Fermat's principle states that a light beam propagates along a path minimizing the flight time. When passing from air into glass it changes direction according to Sellius' refraction law. Here, we consider a setting where the beam starts in air at the position, $(x,y)=(0,0)$, to the top left in the figure, with coordinates where $\hat x$ points downwards and $\hat y$ to the right. The path of the light is described by a function $y(x)$. We require that beam passes from air into the glass at the position $(a,u)$ such that it will eventually proceed through the prescribed position $(b,w)$ in the glass. The speed of light in air and in glass will be denoted as $c_A$ and $c_G$, respectively.

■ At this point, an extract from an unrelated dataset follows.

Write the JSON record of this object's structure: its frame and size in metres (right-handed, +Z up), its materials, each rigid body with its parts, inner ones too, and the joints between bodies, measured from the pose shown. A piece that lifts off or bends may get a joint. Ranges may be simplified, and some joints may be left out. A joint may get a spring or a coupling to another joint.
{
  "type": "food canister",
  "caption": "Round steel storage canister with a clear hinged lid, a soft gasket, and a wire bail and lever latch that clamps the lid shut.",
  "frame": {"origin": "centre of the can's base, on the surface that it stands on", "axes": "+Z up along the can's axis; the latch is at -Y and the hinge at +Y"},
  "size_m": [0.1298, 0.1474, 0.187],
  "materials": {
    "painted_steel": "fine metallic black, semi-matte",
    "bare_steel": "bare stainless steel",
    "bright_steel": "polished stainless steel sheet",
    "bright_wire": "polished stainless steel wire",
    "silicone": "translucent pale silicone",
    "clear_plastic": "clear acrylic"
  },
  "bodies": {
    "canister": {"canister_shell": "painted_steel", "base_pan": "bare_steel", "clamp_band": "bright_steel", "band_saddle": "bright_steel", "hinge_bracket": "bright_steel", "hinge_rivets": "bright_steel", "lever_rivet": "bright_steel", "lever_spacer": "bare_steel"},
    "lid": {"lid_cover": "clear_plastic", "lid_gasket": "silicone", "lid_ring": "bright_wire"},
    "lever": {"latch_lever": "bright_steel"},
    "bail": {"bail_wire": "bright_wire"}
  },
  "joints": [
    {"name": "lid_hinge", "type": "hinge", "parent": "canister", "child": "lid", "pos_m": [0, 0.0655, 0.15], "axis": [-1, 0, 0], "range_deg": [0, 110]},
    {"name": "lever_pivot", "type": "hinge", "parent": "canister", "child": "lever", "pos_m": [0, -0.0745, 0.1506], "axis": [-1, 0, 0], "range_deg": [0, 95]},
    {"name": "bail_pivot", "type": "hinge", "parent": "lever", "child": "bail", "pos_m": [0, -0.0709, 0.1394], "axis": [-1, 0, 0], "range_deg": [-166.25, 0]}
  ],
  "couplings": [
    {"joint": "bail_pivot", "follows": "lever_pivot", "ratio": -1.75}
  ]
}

a) Show that the time of flight $T$ for a (hypothetical) trajectory $y(x)$ with derivative $y'(x)$ can be determined as follows \begin{align*} T = c_A^{-1} \; \int_0^a \mathrm{d} x \: \sqrt{ 1 + (y'(x))^2 } + c_G^{-1} \; \int_a^b \mathrm{d} x \: \sqrt{ 1 + (y'(x))^2 } \, . \end{align*} b) In the following we consider a glas body with a planar surface, and align the coordinates such that glass surface is aligned parallel to the $y$-axis. Hence, we know that the light passes from air to glass at the fixed position $a$, but we still have to determine $u$. Determine $\delta T$ for a variation $y(x) + \delta y(x)$ of the trajectory. What does this imply for $\left. \delta y(x)\right|_{x=0}$, $\left. \delta y(x)\right|_{x=a}$ and $\left. \delta y(x)\right|_{x=b}$? What does it imply for the boundary terms that arise from the integration by parts, when determining $\delta T$?

c) Show that the beam must go in a straight line in air and in glass. Show that this implies that \begin{align*} T(u) = \frac{1}{c_A} \; \sqrt{ u^2 + a^2 } + \frac{1}{c_G} \; \sqrt{ (w-u)^2 + (b-a)^2 } \, . \end{align*} Derive Snellius' law from the condition that $0 = \mathrm{d} T(u) / \mathrm{d} u$.

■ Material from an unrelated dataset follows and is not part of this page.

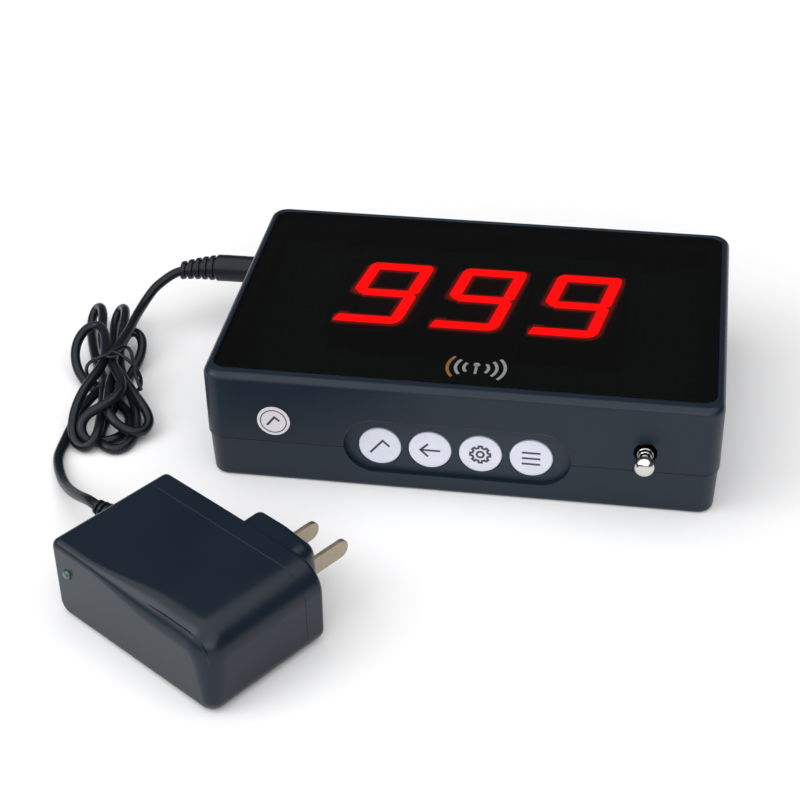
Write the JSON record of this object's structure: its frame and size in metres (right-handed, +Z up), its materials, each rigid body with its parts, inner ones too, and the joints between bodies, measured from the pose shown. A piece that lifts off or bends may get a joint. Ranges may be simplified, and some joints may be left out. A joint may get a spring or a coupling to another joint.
{
  "type": "wireless call display",
  "caption": "Flat table-top receiver that shows a three-digit call number behind a dark window, with keys, telescopic aerial and plug-in power supply.",
  "frame": {"origin": "centre of the flat back cover, which rests on the table", "axes": "+X to the right along the box's long side, seen from the keys; +Y away from the wall with the keys and aerial; +Z up, out through the window"},
  "size_m": [0.2363, 0.2233, 0.041],
  "materials": {
    "case_abs": "satin moulded ABS",
    "adapter_abs": "fine moulded texture",
    "smoked_acrylic": "polished smoked acrylic",
    "lit_segment": "lit diffuser",
    "housing_black": "matt moulded",
    "laminate": "solder-masked laminate",
    "keypad_panel": "textured film",
    "key_white": "printed white key",
    "plunger": "moulded",
    "sticker_paper": "matt printed film",
    "aerial_chrome": "bright plated tube",
    "nickel": "nickel-plated brass",
    "screw_steel": "zinc-plated steel",
    "soft_pvc": "matt flexible PVC",
    "capacitor_sleeve": "shrink sleeve",
    "winding_tape": "polyester tape",
    "green_lamp": "tinted epoxy",
    "module_can": "tinned steel can"
  },
  "bodies": {
    "case": {"upper_shell": "case_abs", "lower_shell": "case_abs", "display_window": "smoked_acrylic", "digit_1_housing": "housing_black", "digit_1_segments": "lit_segment", "digit_2_housing": "housing_black", "digit_2_segments": "lit_segment", "digit_3_housing": "housing_black", "digit_3_segments": "lit_segment", "main_board": "laminate", "key_board": "laminate", "controller_chip": "housing_black", "power_jack": "housing_black", "aerial_bracket": "housing_black", "receiver_module": "module_can", "power_capacitor": "capacitor_sleeve", "keypad_panel": "keypad_panel", "sounder": "keypad_panel", "enter_switch": "housing_black", "move_switch": "housing_black", "set_switch": "housing_black", "function_switch": "housing_black", "inspection_sticker": "sticker_paper", "aerial_outer_tube": "aerial_chrome", "power_jack_pin": "nickel", "case_screw_1": "screw_steel", "case_screw_2": "screw_steel", "case_screw_3": "screw_steel", "case_screw_4": "screw_steel"},
    "enter_key": {"enter_key": "key_white", "enter_plunger": "plunger"},
    "move_key": {"move_key": "key_white", "move_plunger": "plunger"},
    "set_key": {"set_key": "key_white", "set_plunger": "plunger"},
    "function_key": {"function_key": "key_white", "function_plunger": "plunger"},
    "aerial_second": {"aerial_section_2": "aerial_chrome"},
    "aerial_third": {"aerial_section_3": "aerial_chrome"},
    "aerial_rod": {"aerial_rod_and_tip": "aerial_chrome"},
    "power_supply": {"plug_body": "soft_pvc", "plug_barrel": "nickel", "cord_from_plug": "soft_pvc", "cord_hank": "soft_pvc", "cord_tie": "housing_black", "cord_to_adapter": "soft_pvc", "adapter_strain_relief": "soft_pvc", "adapter_body": "adapter_abs", "adapter_cover": "adapter_abs", "adapter_led": "green_lamp", "adapter_board": "laminate", "adapter_transformer": "winding_tape", "adapter_capacitor": "capacitor_sleeve", "plug_blade_1": "nickel", "plug_blade_2": "nickel"}
  },
  "joints": [
    {"name": "enter_key_press", "type": "slide", "parent": "case", "child": "enter_key", "axis": [0, 1, 0], "range_m": [0, 0.0005], "stiffness_N_per_m": 2000},
    {"name": "move_key_press", "type": "slide", "parent": "case", "child": "move_key", "axis": [0, 1, 0], "range_m": [0, 0.0005], "stiffness_N_per_m": 2000},
    {"name": "set_key_press", "type": "slide", "parent": "case", "child": "set_key", "axis": [0, 1, 0], "range_m": [0, 0.0005], "stiffness_N_per_m": 2000},
    {"name": "function_key_press", "type": "slide", "parent": "case", "child": "function_key", "axis": [0, 1, 0], "range_m": [0, 0.0005], "stiffness_N_per_m": 2000},
    {"name": "aerial_slide_2", "type": "slide", "parent": "case", "child": "aerial_second", "axis": [0, -1, 0], "range_m": [0, 0.08]},
    {"name": "aerial_slide_3", "type": "slide", "parent": "aerial_second", "child": "aerial_third", "axis": [0, -1, 0], "range_m": [0, 0.08]},
    {"name": "aerial_slide_4", "type": "slide", "parent": "aerial_third", "child": "aerial_rod", "axis": [0, -1, 0], "range_m": [0, 0.08]},
    {"name": "plug_pull", "type": "slide", "parent": "case", "child": "power_supply", "axis": [-1, 0, 0], "range_m": [0, 0.012]}
  ]
}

d) Snellius' Law can also be directly obtained from Fermat's principle. How?

Problem 6.5: Stability of soap films
When a soap film is suspended between two rings, it takes a cylinder-symmetric shape of minimal surface area. We discuss here the form of the film for rings of radius $R_0$ and $R_1$ positioned at the height $x_0$ and $x_1$, respectively. At the Mathematikum in Gießen there is a nice demonstration experiment: $x_0$ is the surface height of soap solution in a vessel around the platform where the children are standing, and $x_1$ is the height of the ring pulled upwards by the children.

a) Let $w(x)$ be the radius of the cylinder-symmetric soap films at the vertical position $x$. Sketch the setup and mark the relevant notations for the problem.

b) Show that the surface area $A$ of the soap film takes the form \begin{align*} A = \int_{x_0}^{x_1} \mathrm{d} x \: w(x) \: f( w'(x) ) \, , \end{align*} Here, the factor $f( w'(x) )$ takes into account that the area is larger when the derivative $w'(x) = \mathrm{d} x / \mathrm{d} x$ increases. Determine the function $f( w'(x) )$ in this expression.

c) Show that $A$ is extremal for shapes $w(x)$ that obey the differential equation \begin{align*} w''(x) = \frac{ 1 + (w'(x))^2 }{w(x)} \, . \end{align*}

d) Determine the solutions of the differential equation. Hint: Rewrite the equation into the form \begin{align*} \frac{ w'(x) \; w''(x)}{ 1 + (w'(x))^2 } = \frac{w'(x)}{w(x)} \, . \end{align*}

e)Consider now solutions with $-x_0 = x_1 = a$ and $R_0 = R_1 = R$, and denote the radius at the thinnest point of the soap film as $w_0$. Show that $w_0$ is the solution of \begin{align*} \frac{ R }{ a } = \frac{w_0}{a} \: \cosh\frac{a}{w_0} \, . \end{align*}

f)Sketch $R/a$ as function of $a/w_0$. For given $R$ and $a$ you can then find $w_0$. For small separation of the rings you should find two solutions. What happens when one slowly rises the ring? Will an adult ever manage to pull up the ring to head height before the film ruptures?